Our lives can still have meaning without a creator god or a conscious universe or any belief at all, he thinks, “but if there is cosmic purpose then there’s potential for a more meaningful form of existence”.

It’s obvious how the idea of a conscious universe – the universe as “god” – could easily fit with modern environmentalism.

If we think about the universe as having a consciousness, Goff says, then perhaps we might start treating the things in the universe with a little more respect. “It adds a whole extra moral dimension,” he adds.

Goff knows that his theories come at a time when the Western world is experiencing a “meaning crisis”. In a post-god, secular world, what really gives purpose to our lives?

As Goff began to embrace Cosmopsychism, he found it added meaning to his own life. And what was that meaning? “To live in hope that the good you do contributes to some greater purpose.”

Indeed, some Christian thinkers are concerned that people are now beginning to ponder the notion of the universe as “god”. It presents a clear challenge to organised religion.

Might there come a time when people actually “worship” the universe? “When we hear the word ‘worship’,” says Goff, “many think of getting on your knees in supplication to some anthropomorphic deity.

However, in progressive religions, such as Quakers, “worship” is used to mean practices to invoke contemplation and connection.

“Perhaps new worship practices will emerge as society takes both the fine-tuning that rules out atheism, and suffering that rules out God, seriously.”

Goff likes to think of Cosmopsychism as “the Liberal Democrats” – offering a third way between the austerity of atheism and the fantasy of religion.
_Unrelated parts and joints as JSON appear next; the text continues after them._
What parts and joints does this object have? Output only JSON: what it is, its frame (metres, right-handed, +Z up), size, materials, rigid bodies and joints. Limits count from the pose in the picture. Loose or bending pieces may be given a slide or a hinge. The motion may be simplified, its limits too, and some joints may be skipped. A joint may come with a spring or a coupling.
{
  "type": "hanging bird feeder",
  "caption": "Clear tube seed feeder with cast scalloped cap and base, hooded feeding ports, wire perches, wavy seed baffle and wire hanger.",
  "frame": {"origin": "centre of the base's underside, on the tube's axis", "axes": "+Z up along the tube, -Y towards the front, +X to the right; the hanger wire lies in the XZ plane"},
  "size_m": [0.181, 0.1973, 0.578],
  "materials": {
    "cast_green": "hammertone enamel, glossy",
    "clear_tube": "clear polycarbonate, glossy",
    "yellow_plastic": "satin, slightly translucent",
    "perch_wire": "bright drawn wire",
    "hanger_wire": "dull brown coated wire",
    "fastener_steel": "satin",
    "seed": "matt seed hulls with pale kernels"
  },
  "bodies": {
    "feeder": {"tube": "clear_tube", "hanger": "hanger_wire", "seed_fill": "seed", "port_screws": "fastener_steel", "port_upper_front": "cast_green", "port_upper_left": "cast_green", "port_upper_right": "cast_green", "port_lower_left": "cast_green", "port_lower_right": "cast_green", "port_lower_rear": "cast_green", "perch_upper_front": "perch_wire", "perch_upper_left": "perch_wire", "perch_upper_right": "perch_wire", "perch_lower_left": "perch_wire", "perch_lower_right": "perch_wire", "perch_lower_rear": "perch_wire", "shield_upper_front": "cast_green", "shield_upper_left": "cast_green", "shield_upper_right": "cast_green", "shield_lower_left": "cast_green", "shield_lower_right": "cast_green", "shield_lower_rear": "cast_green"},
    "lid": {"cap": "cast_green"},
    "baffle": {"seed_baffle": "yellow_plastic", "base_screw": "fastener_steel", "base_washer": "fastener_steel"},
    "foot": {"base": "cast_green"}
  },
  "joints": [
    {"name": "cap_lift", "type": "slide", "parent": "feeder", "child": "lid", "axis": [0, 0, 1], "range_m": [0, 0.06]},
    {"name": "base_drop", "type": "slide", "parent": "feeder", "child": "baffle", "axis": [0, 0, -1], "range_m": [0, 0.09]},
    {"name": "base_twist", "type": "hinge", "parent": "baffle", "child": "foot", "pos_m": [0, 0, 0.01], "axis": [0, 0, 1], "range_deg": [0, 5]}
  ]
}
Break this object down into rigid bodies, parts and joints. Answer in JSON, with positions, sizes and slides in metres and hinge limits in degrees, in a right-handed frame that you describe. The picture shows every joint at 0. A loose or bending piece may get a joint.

Within academia, he notes, the idea is now “taken much more seriously”. Evidently, however, many dismiss it as mumbo-jumbo pseudoscience.

Rest assured that Goff isn’t pitching himself as a prophet for a new religion. “I’m certainly not going to be starting a cult,” he says.

As the conversation ends, however, one thought remains: if the universe is conscious, and if that consciousness did indeed set the conditions for life, then who – or what – created the universe?